2. Vegetable Shortening
If you’re looking for a vegan or vegetarian baking fat to substitute lard, vegetable shortening is your best bet. Thanks to the fact that, like lard, vegetable shortening is solid at room temperature, it is the ideal plant-based option for pie crusts or other baked goods that are appreciated for their flakiness.
Vegetable shortening has practically the same amount of fat as lard, and in fact practically replaced lard when it came onto the market in the 20th century. Vegetable shortening and lard can be swapped in almost equal amounts, but you will want to use slightly more shortening than the amount of lard that the recipe calls for.
While shortening helps to create flakiness like lard, it doesn’t provide the same rich flavor due to the fact that it is a plant-based and not animal-based product. Shortening also has a very high smoke point, so it is one of the best lard substitutes when it comes to frying.
3. Coconut Oil
Believe it or not, coconut oil can also be a perfectly suitable replacement for lard. It is another great alternative for vegans, vegetarians, and those who observe a Kosher or Halal diet. Like lard, it has a very high smoke point, so it is especially fit for frying or cooking at high temperatures.
Coconut oil will, of course, add a slightly sweet, coconut flavor to whatever you are preparing, but that could in fact be a very good thing, especially when making desserts, though it won’t create the same flakiness in baked goods that lard does.
Coconut oil can be substituted for lard in a 1-to-1 ratio. You should just keep in mind that coconut oil is incredibly high in saturated fat, as it has much more than lard and even more than butter, so it may not be the most appropriate alternative for people who are watching their cholesterol levels.
4. Olive Oil
Our last lard replacement is another plant-based option: olive oil. Olive oil and lard can be swapped in equal ratios, though olive oil is not an appropriate substitute for every occasion.
Olive oil has a relatively low smoke point, so it is not suitable for frying. When olive oil is overheated, it can form a number of potentially harmful compounds, so you will want to save it for recipes that don’t require high cooking temperatures.
Olive oil can also be used to replace lard in baked goods, though it should be noted that it will certainly add a distinct flavor, so it is not appropriate for all recipes. Surprisingly, though, olive oil pairs very well with chocolate, so it could certainly replace lard in chocolate cake or cookies.

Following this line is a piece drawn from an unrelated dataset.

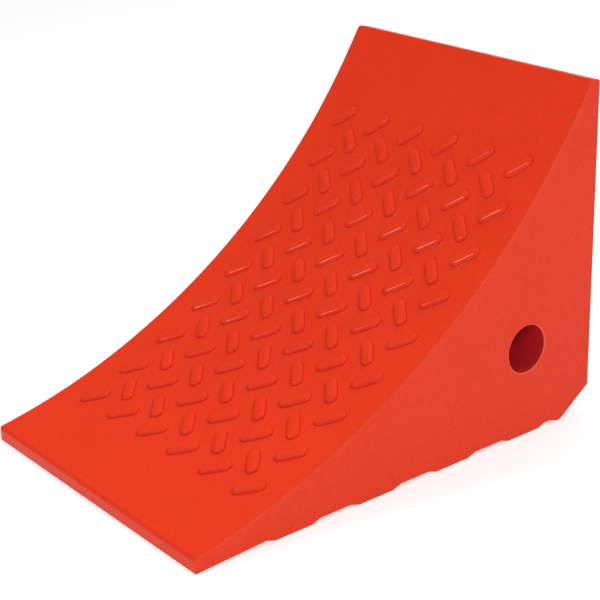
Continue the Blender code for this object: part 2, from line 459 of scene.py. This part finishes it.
def heel_corners(inset):
    """The crest's back edge and the two corners of the bevel under the heel."""
    crest = crest_corner(inset)
    back_x = HEEL_X - inset.back
    fall = CREST_FALL * (back_x - crest.x) / CREST_WIDTH
    slant = math.hypot(HEEL_BEVEL_LENGTH, HEEL_BEVEL_HEIGHT)
    rise = (slant * inset.bevel - HEEL_BEVEL_HEIGHT * inset.back) / HEEL_BEVEL_LENGTH
    run = HEEL_BEVEL_LENGTH * (HEEL_BEVEL_HEIGHT - CLEAT_HEIGHT) + slant * inset.bevel
    return [
        Vector((back_x, crest.y - fall)),
        Vector((back_x, HEEL_BEVEL_HEIGHT + rise)),
        Vector((HEEL_X - run / HEEL_BEVEL_HEIGHT, CLEAT_HEIGHT)),
    ]


def base_corners(inset):
    """Where the base starts to slope down to the toe, and the toe's bottom edge."""
    ramp = CLEAT_HEIGHT * inset.toe / TOE_RAMP_LENGTH
    return [
        Vector((TOE_X + TOE_RAMP_LENGTH, CLEAT_HEIGHT)),
        Vector((TOE_X + inset.toe, ramp)),
    ]


# %% Round a corner of an outline
CORNER_STEPS = 4
MOST_OF_AN_EDGE = 0.4


def rounded(before, corner, after, radius):
    """The points of an arc that takes the place of a corner between two straight edges."""
    back, onward = before - corner, after - corner
    half_angle = back.angle(onward) / 2
    room = MOST_OF_AN_EDGE * min(back.length, onward.length)
    reach = min(radius / math.tan(half_angle), room)
    radius = reach * math.tan(half_angle)
    start, end = corner + reach * back.normalized(), corner + reach * onward.normalized()
    middle_ray = (back.normalized() + onward.normalized()).normalized()
    centre = corner + middle_ray * radius / math.sin(half_angle)
    ray, last_ray = start - centre, end - centre
    swing = ray.angle_signed(last_ray)
    return [
        centre + Matrix.Rotation(-swing * share, 2) @ ray
        for share in steps_between(0.0, 1.0, CORNER_STEPS)
    ]


# %% The whole side outline
CREST_FRONT_ROUND = 0.9 * MM
CREST_BACK_ROUND = 0.8 * MM
HEEL_ROUND = 1.4 * MM
BEVEL_FOOT_ROUND = 0.7 * MM
TOE_FOOT_ROUND = 0.5 * MM


def side_outline(inset):
    """The wedge's outline as (x, z) points, the same number of them for every inset."""
    toe = toe_curve(inset)
    face = face_curve(inset)
    crest = crest_corner(inset)
    crest_back, bevel_top, bevel_foot = heel_corners(inset)
    ramp_top, toe_foot = base_corners(inset)
    return [
        *toe,
        *face,
        *rounded(face[-1], crest, crest_back, CREST_FRONT_ROUND),
        *rounded(crest, crest_back, bevel_top, CREST_BACK_ROUND),
        *rounded(crest_back, bevel_top, bevel_foot, HEEL_ROUND),
        *rounded(bevel_top, bevel_foot, ramp_top, BEVEL_FOOT_ROUND),
        ramp_top,
        *rounded(ramp_top, toe_foot, toe[0], TOE_FOOT_ROUND),
    ]


print(f"the side outline has {len(side_outline(even_inset(0.0)))} points")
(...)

Nevertheless, olive oil is one of the healthiest oils around, as it is packed with antioxidants and healthy fats. If you are watching your saturated fat intake, olive oil is perhaps the best lard replacement for you.

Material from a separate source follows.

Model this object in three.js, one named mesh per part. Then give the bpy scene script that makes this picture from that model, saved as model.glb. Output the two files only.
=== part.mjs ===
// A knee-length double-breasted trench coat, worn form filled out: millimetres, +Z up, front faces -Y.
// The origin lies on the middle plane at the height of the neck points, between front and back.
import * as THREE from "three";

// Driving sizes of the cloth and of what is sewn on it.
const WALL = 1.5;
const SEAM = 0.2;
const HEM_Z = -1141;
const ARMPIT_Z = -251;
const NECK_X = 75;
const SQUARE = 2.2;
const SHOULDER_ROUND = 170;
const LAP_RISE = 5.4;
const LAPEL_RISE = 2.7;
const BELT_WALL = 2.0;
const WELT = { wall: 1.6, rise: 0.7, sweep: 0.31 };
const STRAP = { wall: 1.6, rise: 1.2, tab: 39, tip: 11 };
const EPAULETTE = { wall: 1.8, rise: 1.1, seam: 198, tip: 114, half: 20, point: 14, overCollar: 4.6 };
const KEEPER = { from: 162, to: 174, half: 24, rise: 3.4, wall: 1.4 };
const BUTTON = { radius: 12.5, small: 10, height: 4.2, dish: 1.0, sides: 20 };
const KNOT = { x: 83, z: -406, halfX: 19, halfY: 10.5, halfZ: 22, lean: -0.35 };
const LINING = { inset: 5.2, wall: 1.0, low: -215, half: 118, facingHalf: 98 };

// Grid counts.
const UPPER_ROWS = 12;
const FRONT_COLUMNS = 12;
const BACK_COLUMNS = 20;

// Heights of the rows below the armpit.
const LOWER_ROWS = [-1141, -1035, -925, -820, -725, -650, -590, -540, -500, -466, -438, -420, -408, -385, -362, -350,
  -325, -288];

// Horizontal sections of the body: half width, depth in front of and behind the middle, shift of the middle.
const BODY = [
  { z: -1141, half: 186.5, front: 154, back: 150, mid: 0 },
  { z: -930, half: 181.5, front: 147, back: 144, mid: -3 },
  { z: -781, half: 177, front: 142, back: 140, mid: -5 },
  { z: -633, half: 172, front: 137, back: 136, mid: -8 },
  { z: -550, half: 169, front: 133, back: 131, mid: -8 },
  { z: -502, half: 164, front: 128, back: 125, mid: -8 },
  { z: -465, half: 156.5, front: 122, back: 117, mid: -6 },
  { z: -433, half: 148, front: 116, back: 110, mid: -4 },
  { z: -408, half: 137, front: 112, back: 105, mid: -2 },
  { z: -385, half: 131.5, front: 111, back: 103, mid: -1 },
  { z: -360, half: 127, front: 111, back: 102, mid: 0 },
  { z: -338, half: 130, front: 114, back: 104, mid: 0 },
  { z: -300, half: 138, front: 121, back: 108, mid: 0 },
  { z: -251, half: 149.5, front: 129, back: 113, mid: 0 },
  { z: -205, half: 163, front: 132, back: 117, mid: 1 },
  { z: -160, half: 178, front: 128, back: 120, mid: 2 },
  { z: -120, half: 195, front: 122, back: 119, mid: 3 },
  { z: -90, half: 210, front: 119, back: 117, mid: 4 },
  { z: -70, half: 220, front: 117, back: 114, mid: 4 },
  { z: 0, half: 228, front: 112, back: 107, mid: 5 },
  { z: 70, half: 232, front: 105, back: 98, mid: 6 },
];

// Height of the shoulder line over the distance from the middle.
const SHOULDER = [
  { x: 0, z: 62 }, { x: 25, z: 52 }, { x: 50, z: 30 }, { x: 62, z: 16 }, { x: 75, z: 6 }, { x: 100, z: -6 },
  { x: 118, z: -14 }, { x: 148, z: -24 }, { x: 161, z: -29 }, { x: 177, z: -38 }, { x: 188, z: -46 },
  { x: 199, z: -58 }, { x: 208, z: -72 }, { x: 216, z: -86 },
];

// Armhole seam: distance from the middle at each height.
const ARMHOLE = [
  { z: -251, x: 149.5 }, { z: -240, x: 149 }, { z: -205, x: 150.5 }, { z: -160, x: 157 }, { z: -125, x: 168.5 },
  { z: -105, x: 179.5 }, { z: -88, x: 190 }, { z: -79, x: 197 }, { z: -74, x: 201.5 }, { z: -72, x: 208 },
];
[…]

Your particular situation and needs will determine which cooking fat is most appropriate for substituting lard. In most baking situations, you will want to turn to butter, as it will help to create the flaky layers in biscuits and pie crusts that lard is so coveted for.
However, when it comes to frying, vegetable shortening and coconut oil are better options thanks to their higher smoke points. And for those watching their weight or cholesterol, olive oil is perhaps the healthiest lard substitute that you can find.
Vegetable shortening, coconut oil, and olive oil are all appropriate replacements for those who are avoiding animal products or who observe a Kosher or Halal diet. Just keep in mind that coconut oil and olive oil will each provide their distinct respective flavors, so if you are looking for a plant-based cooking fat with a more neutral taste, you should turn to vegetable shortening.